If the bill, which would compel employers at projects that receive $100,000 or more in city subsidies to pay wages of at least $10 an hour, plus benefits, becomes law, some 33 percent of retail projects in the outer boroughs would not proceed and 24 percent of office projects in Manhattan would be grounded, the study contends. It estimates the loss of those projects would cost 33,000 jobs and $7 billion in private investment over the next 20 years.
A separate analysis in the study found that between 6,000 and 13,000 low-skilled jobs would be lost as a result of employers cutting back on labor because of the wage mandates.
Overall, the study found that income losses for low-skilled workers resulting from a decline in jobs offset the income gains to other low-skilled workers from higher wages.
“The study is clear: The legislation would result in major job losses at all income levels and particularly among low-income New Yorkers,” said a spokesman for Mayor Michael Bloomberg. “The biggest job losses would occur in the areas with the highest unemployment at a time when too many New Yorkers are without jobs as it is.”
The mayor has been an outspoken opponent of wage mandates, arguing that they would quash development. The $1 million study came under fire from proponents of the bill as soon as it was announced, arguing that its outcome would be predetermined.
The city’s Economic Development Corp. selected Charles River Associates to conduct the study, angering the proponents, who contended the firm’s experts were predisposed to findings against wage mandates. They were particularly suspicious of David Neumark, a University of California at Irvine economics professor who has argued against wage mandates.
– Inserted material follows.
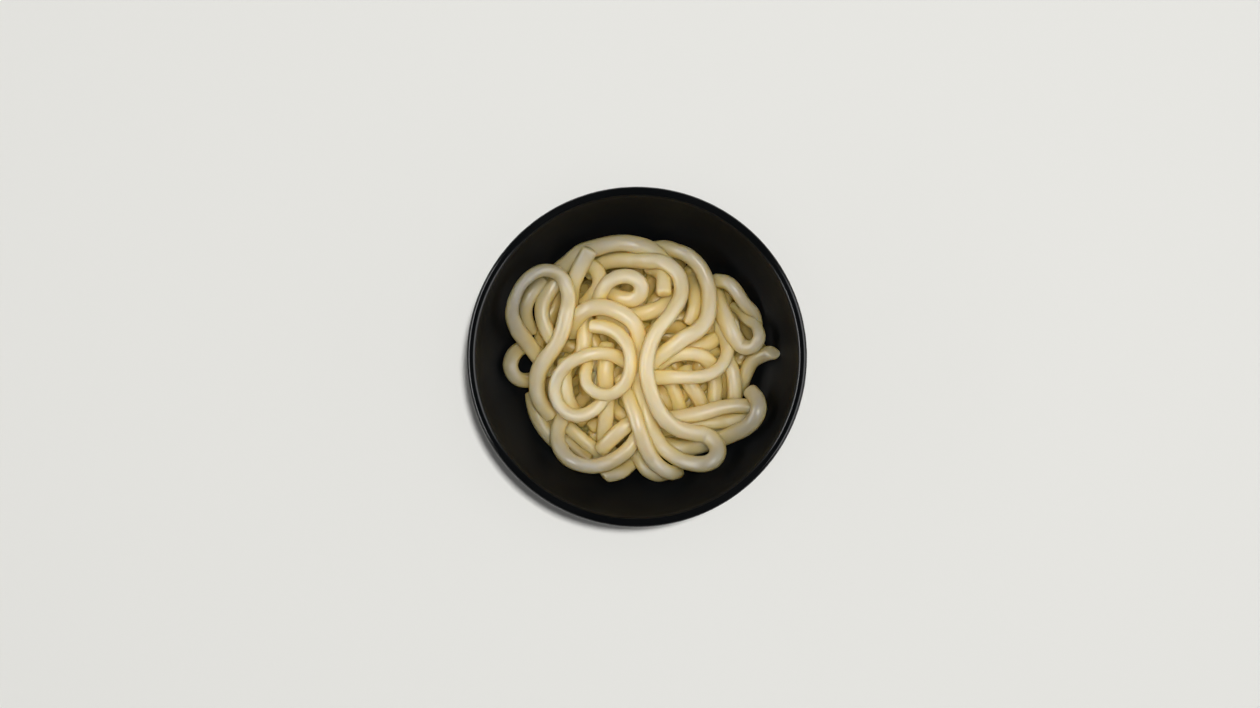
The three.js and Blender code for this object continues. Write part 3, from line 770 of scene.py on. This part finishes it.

As details of the study emerged, living wage proponents hit back.
“It is unfortunate that the EDC study failed to look at well-known factors such as the cost of public subsidies received by low-wage workers, or the positive productivity effects of better wages, in assessing how city policies can improve the living standards of low-wage workers,” said James Parrott, deputy director and chief economist at the Fiscal Policy Institute, a liberal think tank.
Proponents pointed to a November study by the liberal Center for American Progress that showed 15 cities with living wage laws tied to subsidies had the same levels of employment and business growth as a comparable group of 16 control cities that did not have such laws. They said the flaw in the Charles River study was that it examined labor market data and not the impact of specific projects built with wage mandates.
“Based on initial reports, the EDC’s study appears to be based on David Neumark’s past research that claims living wage policies kill jobs, even though that research is flawed and has been roundly discredited by a wealth of research,” said Paul Sonn, legal co-director of the National Employment Law Project.